The premises of the Lagos State University (LASU) has been crowded by graduates jostling to collect their certificates in preparation for their compulsory National Youths Service Corps (NYSC).
The LASU management had compelled the graduates to pay some amounts of money for their certificates to be delivered at their various homes, to avoid a breach of Covid-19 protocol.
In the wake of Covid-19 outbreak which has now claimed hundreds of lives in Nigeria, the university management had postponed the annual convocation ceremony for the 2020 graduands. The convocation, originally scheduled for between March 20 and 27, was postponed and later held in December 2020.
Ordinarily, certificates are given to graduates at the convocation ceremony but the university management decided not to issue them over fear of Covid-19 spread.
According to a memo signed by Ademola Adekoya, the Coordinator of the Centre for Information Press and Public Relations in LASU, to guide 2019/2020 graduates on steps to collect their certificates, there must be “evidence of online payment for Courier Service delivery, depending on the destination”.
The cost of the courier service, which is charged based on candidates’ location, varies from N916 for Lagos, N4,280 for Abia, 5,504 for Kebbi and so on.
A total of 6,197 students graduated from the school, meaning that when multiplied with the courier costs fixed by LASU, the illegal income would have been somewhere between N10million and N30million, depending on the number of out-of-Lagos graduands. FIJ also obsereved that the total amounts paid by the students were higher than officially stated. For instance, receipts showed that a Lagos graduand paid a total of N1,422.50 instead of the officially stipulated N916.00.

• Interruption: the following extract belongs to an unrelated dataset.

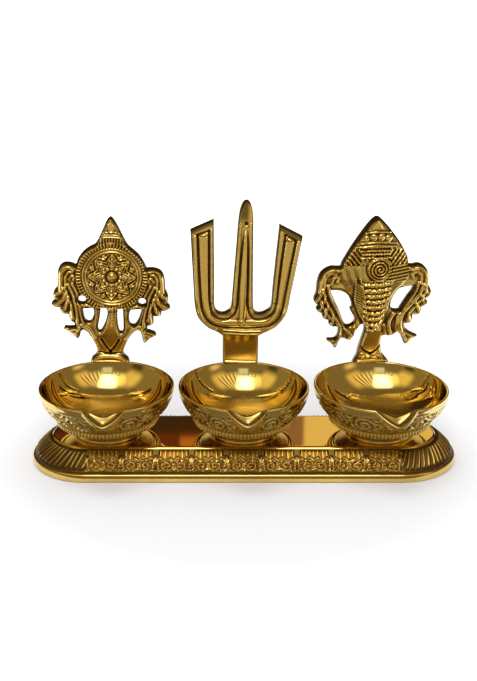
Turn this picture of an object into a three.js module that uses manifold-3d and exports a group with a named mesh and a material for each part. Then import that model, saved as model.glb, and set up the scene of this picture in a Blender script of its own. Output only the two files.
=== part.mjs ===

The graduates were required to “write a letter to the Registrar, LASU, requesting for collection of certificate via courier, and they were to include the physical address to which the certificate would be delivered as well as a functional phone number and WhatsApp number. They were also to produce a “sworn affidavit that you are the true owner of the certificate and responsible for anything that may go wrong after collection”.
However, after hundreds of the graduands had paid according to their states, the school failed to deliver the certificates to them at their places of residence, as agreed by the two parties.
After going through the processes of online registration and payment, scores of the graduands still had to come to the school premises to collect the certificates, defeating the purpose of the introduction of the Courier Service delivery.
FIJ obtained photos and videos showing how Covid-19 protocols were breached while the certificates were being shared to the graduates. The Admin Block (Certificate Unit) of the institution was crowded by many graduands who neither wore facemasks nor maintained physical distancing.
“They’re completely not adhering to the Covid-19 protocols,” an eyewitness, who is a student of the school, told FIJ.
Concerned graduands who spoke with our reporter described the arrangement made by the university management as “exploitative”. They also said the management is not transparent enough in dealing with certificate collection.
“This is clearly a case of extortion,” said one of the graduands, who asked not to be named for fear of his certificate being withdrawn.
“This is really not proper. Why did they ask us to pay in the first place when they knew they couldn’t afford to deliver it to us? And they are still not refunding the money we already paid.”
Another graduand who also begged for anonymity said: “The process was created to deliberately structure a system that will bring bribery and kickbacks to some people. What will happen to those who paid and still had to transport themselves down to school to collect the certificate?”
Meanwhile, Tajudeen Olumokun, LASU’s Dean of Students Affairs, spoke sparingly with our reporter when contacted. He said he was not aware that students who paid for courier service delivery still had to come to the university premises to collect their certificates.
“It’s not true. It’s not correct. What we told them is that because of the Covid-19 protocol they should pay for courier service to deliver it to them,” he said.
But when asked about why graduands who paid for the courier service still had to come to the school to collect their certificates, he said: “I don’t know about that. I’m not aware.”